The most important personage present was General Zachary Taylor, who went to the meeting from Fort Smith by way of FortGibson. He was greatly pleased with the initiative of the Indians and remained two days. He made a speech and took occasion to inquire of white captives among the Comanches in Texas. Word of this matter was transmitted by Secretary of State Daniel Webster through the War Department and resulted in the following years in the restoration of a number of white children who were carried to Fort Gibson and restored to their families by the officers. This meeting raised the Creek Nation in importance among the wild tribes.” (1)


Adamson, Oklahoma

Adamson was four square miles.
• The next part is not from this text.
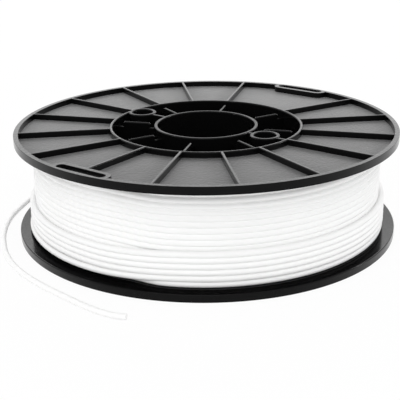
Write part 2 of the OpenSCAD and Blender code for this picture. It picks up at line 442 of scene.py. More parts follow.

Adamson is still on the map, but all that remains is a monument to coal miners who lost their lives, a cemetery, and a few houses. 

Adamson’s mines supplied coal for the World War I (WWI) effort when coal was the major energy source. The Rock Island and Katy Railroads carried out train cars loaded with coal. Italian immigrants settled in Adamson to work the coal mines; there is a great Italian grocery store and restaurant close by Adamson today. 

Adamson is located about halfway between McAlester, Oklahoma, and Wilburton, Oklahoma, on Adamson and East Adamson roads. Pete Adamson owned a coal mine and is the town’s namesake. Adamson was most prosperous between 1913 and 1919 and especially active during WWI when its population grew to 3,500. Four of the coal mines were major producers. 

Both the Rock Island and Missouri, Kansas and Texas Railroad, aka the Katy Railroad, built spurs into Adamson specifically to haul the coal. The Rock Island Railroad folded in 1902. The Katy continued to serve Adamson. Descendants of the mineworkers still live in the area. Adamson experienced a terrible mining disaster on September 4, 1914. The town never recovered after 1919.

Mine No. 1 Collapses

Joe Benedict, the son of Anthony (Tony) Benedict, was the last man out of the mine alive, leaving 14 men behind 800 to 1,000 feet underground. Joe was not born when the mine caved in, but Tony recounted the story throughout Joe’s life. 

One of the miners heard a cracking sound in Mine No. 1 at quitting time, and all the miners were ordered out of the mine. Tony remembered looking back and watching the lights on the miner’s hard hats go out one by one as the earth covered them up to their deaths. 

Rescue workers were not able to recover the 14 bodies. The miners who made it out alive made it up to the tenth level of the mine before the cave-in. Joe Benedict lived near the mine for many years. Two stone walls at the entrance of the mine and broken planks were all that was left of Mine No. 1 by the 1980s. 

Most people in Oklahoma had forgotten the tragedy except the family members left behind until sometime in the 1960s. Oklahoma’s chief mine inspector visited the Adamson mining region and found there was no marker to memorialize the men who died so many years ago in 1914. 

A business in Poteau, Oklahoma, 53 miles away, donated a granite slab for a memorial marker. Local residents raised funds for the inscription of the names of the 14 men. Some of the inscriptions only list the first initial and last name of the victims.  After the marker was installed, Joe welcomed visitors to the marker. He lived only 150 yards from Mine No. 1’s entrance. Joe would tell his father’s stories to the visitors. Joe Benedict died in 2011. Joe Benedict is buried in the Adamson cemetery.